Pus o tacho ao lume com o azeite a aquecer. Olhei-o de alto a baixo, estava atraente, com um corpo delineado. Lembrei os dias em que desejei aquele corpo e o levei por caminhos desconhecidos. Houve uma altura em que aquele corpo não sabia bem como moldar-se a outro, por mais que quisesse. Dei-lhe o meu por fases, por toques, por movimentos ligeiros, ternos. Foi ternura, e não paixão, que levou o meu corpo de encontro ao dele, é a ternura que nos mantém juntos, apesar de separados por um avião.

Mudámos para o tema da fé. Enquanto ele falava sobre o caminho que segue, pus uma camada de cebolas e alhos no tacho, por cima uma camada de rodelas das batatas que cortou para nós, depois outra camada de lulas. Sim, decidira fazer-lhe uma caldeirada de lulas. É substancial e faz-se a si própria, permitindo espaço para a conversa, que é o que mais interessa. Caldeirada é às camadas e não mexer mais. Em lume brando.

Enquanto pus ao calhas cubos de tomate lá para dentro, falei-lhe da minha antiga fé e temperei tudo com o respeito e contenção que tenho para com todas as religiões. Sal grosso, pimenta, uma folha de louro, pimentão-doce e uma pitada de orégãos.

Voltei a repetir a ordem das camadas enquanto lhe expliquei que para mim a ordem do caos é só uma: o amor. O amor move montanhas, faz milagres, o amor é a única coisa que interessa. Como quem não quer a coisa, pus um raminho de coentros na panela e rectifiquei os temperos despreocupadamente.

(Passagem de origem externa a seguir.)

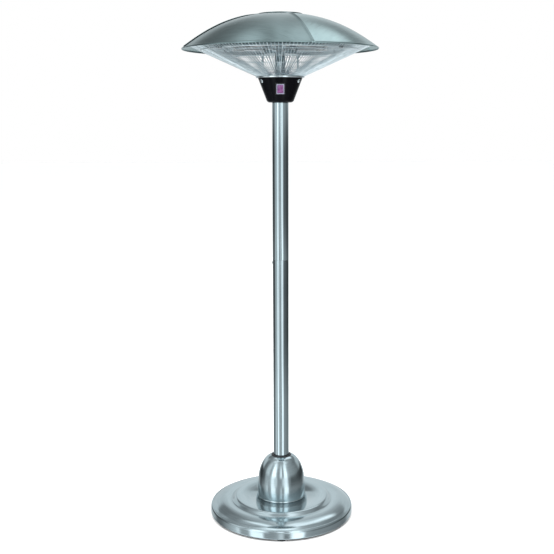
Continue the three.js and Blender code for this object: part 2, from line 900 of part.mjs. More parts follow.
function crownOutline(inner, outer, lift) {
  const steps = 3;
  const points = [];
  for (let i = 0; i <= steps; i += 1) {
    const radius = outer + ((inner - outer) * i) / steps;
    points.push([radius, domeTop(radius) + lift]);
  }
  return points;
}

const crownLift = 2 * canopySheet + 3 * gap; // the cap's top sheet clears the raised laps

function canopyHub() {
  const bore = crownBoltRadius - 0.8;
  const threadDepth = 30;
  const top = domeTop(0) - canopySheet - 2 * gap;
  const discTop = crownOutline(hubStudRadius + 6, crownRadius - 6, -canopySheet - 2 * gap);
  const discBottom = [...discTop].reverse().map(([r, z]) => [r, z - 2.5]);
  return turned([
    [0, drumPlateBottom],
    [hubStudRadius, drumPlateBottom],
    [hubStudRadius, drumPlateTop + gap],
    [hubStudRadius + 5, drumPlateTop + gap],
    [hubStudRadius + 5, drumPlateTop + 8],
    [hubStudRadius, drumPlateTop + 10],
    ...discBottom,
    ...discTop,
    [bore + gap, top],
    [bore + gap, top - threadDepth],
    [0, top - threadDepth],
  ], hubFacets);
}

function crownCap() {
  const inner = crownBoltRadius + screwClearance;
  const outline = crownOutline(inner, crownRadius, crownLift + crownSheet - canopySheet);
  return turned(sheetProfile(outline, crownSheet), 28);
}

function crownBolt() {
  const seat = domeTop(0) + crownLift + crownSheet - canopySheet + gap;
  const tip = domeTop(0) - canopySheet - 2 * gap - 24;
  return turned([
    [0, tip],
    [crownBoltRadius - 0.8, tip],
    [crownBoltRadius - 0.8, seat],
    [crownBoltHead, seat],
    [crownBoltHead * 0.75, seat + 1.8],
    [0, seat + 2.2],
  ], smallFacets);
}

// Assembly

piece('base_cover', baseCover(), 'steel');
piece('base_plate', basePlate(), 'black');
piece('ballast_ring', ringPiece(ballastInner, ballastOuter, basePlateTop + gap, ballastTop), 'iron');
for (let i = 0; i < 4; i += 1) {
  piece(`base_foot_${i + 1}`, baseFoot(i), 'rubber');
}
piece('pole_socket', poleSocket(), 'zinc');
for (let i = 0; i < flangeBolts; i += 1) {
  piece(`socket_bolt_${i + 1}`, socketBolt(i), 'zinc');
}
piece('bell_cover', bellCover(), 'steel');
piece('collar_ring', collarRing(), 'black');
piece('cable_gland', cableGland(), 'black');
piece('inner_lead', innerLead(), 'rubber');
piece('lower_pole', lowerPole(), 'steel');
piece('upper_pole', upperPole(), 'steel');
piece('pole_joiner', poleJoiner(), 'zinc');
piece('joiner_screw_1', joinerScrew(lowerScrewAngle, lowerScrewHeight), 'zinc');
piece('joiner_screw_2', joinerScrew(upperScrewAngle, upperScrewHeight), 'zinc');
piece('head_socket', headSocket(), 'zinc');
piece('head_housing', headHousing(), 'black');
piece('housing_pan', housingPan(), 'polished');
housingScrewAngles.forEach((angle, i) => {
  piece(`housing_screw_${i + 1}`, housingScrew(angle), 'polished');
});
piece('switch_frame', switchFrame(), 'pale');
piece('switch_rocker', rocker(), 'lamp');
piece('switch_body', switchBody(), 'black');
piece('terminal_block', terminalBlock(), 'ceramic');
piece('tilt_switch', tiltSwitch(), 'pale');
piece('centre_tube', ringPiece(tubeRadius - 1.5, tubeRadius, panTop + gap, centreTubeTop, 24), 'polished');
for (let i = 0; i < rodCount; i += 1) {
  piece(`support_rod_${i + 1}`, supportRod(i), 'polished');
}
piece('element_drum', elementDrum(), 'polished');
piece('drum_plate', drumPlate(), 'zinc');
piece('reflector_dish', reflectorDish(), 'polished');
for (let i = 0; i < quartzCount; i += 1) {
  piece(`heating_tube_${i + 1}`, quartzTube(i), 'quartz');
  piece(`tube_holder_${2 * i + 1}`, tubeHolder(i, -1), 'ceramic');
  piece(`tube_holder_${2 * i + 2}`, tubeHolder(i, 1), 'ceramic');
}
piece('wire_guard', wireGuard(), 'polished');
for (let i = 0; i < guardClips; i += 1) {
  piece(`guard_clip_${i + 1}`, guardClip(i), 'zinc');
}
for (let i = 0; i < panelCount; i += 1) {
  piece(`canopy_panel_${i + 1}`, canopyPanel(i), 'steel');
}
piece('canopy_hub', canopyHub(), 'zinc');
piece('crown_cap', crownCap(), 'steel');
piece('crown_bolt', crownBolt(), 'zinc');

export default heater;
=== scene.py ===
# A free-standing electric patio heater: a stepped round base with a bell over the pole's foot, a
# two-section steel pole, a black switch housing, and quartz tubes under a four-panel canopy.
# Metres, +Z up, the front faces -Y. Sizes in the dictionaries are in millimetres.
import json
import math

import bmesh
import bpy
from mathutils import Matrix, Vector


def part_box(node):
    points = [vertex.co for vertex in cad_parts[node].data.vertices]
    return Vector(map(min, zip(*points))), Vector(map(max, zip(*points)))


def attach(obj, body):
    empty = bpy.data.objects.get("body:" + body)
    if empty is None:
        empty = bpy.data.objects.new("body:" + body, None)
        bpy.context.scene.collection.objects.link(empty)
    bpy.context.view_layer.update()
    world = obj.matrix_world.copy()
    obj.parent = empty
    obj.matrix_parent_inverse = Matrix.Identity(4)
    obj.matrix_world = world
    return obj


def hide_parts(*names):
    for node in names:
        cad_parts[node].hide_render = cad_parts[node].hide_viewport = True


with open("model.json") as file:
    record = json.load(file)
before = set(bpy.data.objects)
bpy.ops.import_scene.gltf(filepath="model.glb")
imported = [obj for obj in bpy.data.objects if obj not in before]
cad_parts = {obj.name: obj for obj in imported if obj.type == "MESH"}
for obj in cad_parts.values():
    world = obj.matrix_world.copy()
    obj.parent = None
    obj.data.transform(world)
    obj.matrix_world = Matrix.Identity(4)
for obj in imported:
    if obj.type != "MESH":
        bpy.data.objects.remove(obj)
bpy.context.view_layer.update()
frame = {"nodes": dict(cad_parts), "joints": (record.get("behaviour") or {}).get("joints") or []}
cadNodes = frame["nodes"]
mm = 0.001
fullTurn = 2 * math.pi
frontAngle = -math.pi / 2
rearAngle = math.pi / 2


# shader maths


class Wire:
    # a socket of a node tree; arithmetic on it adds Math nodes
    def __init__(self, tree, socket=None):
        self.tree = tree
        self.socket = socket

    def node(self, kind, settings=None, sockets=None, out=0):
        made = self.tree.nodes.new(kind)
        for name, value in (settings or {}).items():
            if name == "stops":
                setStops(made.color_ramp, value)
            else:
                setattr(made, name, value)
        for name, value in (sockets or {}).items():
            if isinstance(value, Wire):
                self.tree.links.new(value.socket, made.inputs[name])
            else:
                made.inputs[name].default_value = value
        return Wire(self.tree, made.outputs[out] if made.outputs else None)

    def calc(self, operation, *values):
        return self.node("ShaderNodeMath", {"operation": operation}, dict(enumerate(values)))

    def __add__(self, other):
        return self.calc("ADD", self, other)

    def __sub__(self, other):
        return self.calc("SUBTRACT", self, other)

    def __rsub__(self, other):
        return self.calc("SUBTRACT", other, self)

    def __mul__(self, other):
        return self.calc("MULTIPLY", self, other)

    def __truediv__(self, other):
        return self.calc("DIVIDE", self, other)

    def __pow__(self, other):
        return self.calc("POWER", self, other)

    __radd__ = __add__
    __rmul__ = __mul__

    def step(self, low, high, fromValue=0.0, toValue=1.0):
        sockets = {"Value": self, "From Min": low, "From Max": high, "To Min": fromValue, "To Max": toValue}
        return self.node("ShaderNodeMapRange", {"interpolation_type": "SMOOTHSTEP"}, sockets)

    def blend(self, first, second):
        # a colour: first where this value is 0, second where it is 1
        return self.node("ShaderNodeMix", {"data_type": "RGBA"}, {0: self, 6: first, 7: second}, out=2)


def setStops(ramp, stops):
    while len(ramp.elements) > 1:
        ramp.elements.remove(ramp.elements[-1])
    for i, (place, colour) in enumerate(stops):
        element = ramp.elements[0] if i == 0 else ramp.elements.new(place)
        element.position = place
        element.color = colour


def objectPlace(start):
    return start.node("ShaderNodeTexCoord", out="Object")


def axisOf(vector, i):
    return vector.node("ShaderNodeSeparateXYZ", sockets={"Vector": vector}, out=i)


def noiseOn(vector, scale, detail=2.0):
    sockets = {"Vector": vector, "Scale": scale, "Detail": detail}
    return vector.node("ShaderNodeTexNoise", sockets=sockets, out="Fac")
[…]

Falámos do trabalho, da nossa parca arte. Das histórias que passam pela nossa voz, pela nossa escrita e pela criatividade de que não abdicamos. Das pessoas, as que conhecemos e as que trabalham connosco. Perdida na conversa esqueci-me de pôr a mesa. Desliguei o lume e dei um tempinho para apurar.

Enquanto falava do equilíbrio que tem hoje a comer, servi a caldeirada e fui buscar o pão que me esquecera na bancada. Jantamos com o tema da alimentação equilibrada à mesa. Quando pediu para repetir, aí, fiquei orgulhosa. Acendi um cigarro enquanto o vi comer o segundo prato com deleite. Fiz café. Para a sobremesa ficaram mais histórias, mais memórias.

Almocei caldeirada dois dias depois. Estava picante de jindungo de malaguetas indianas que fiz há tempos. Claro que estava boa. Foi temperada com amizade e ternura. Sem mexer.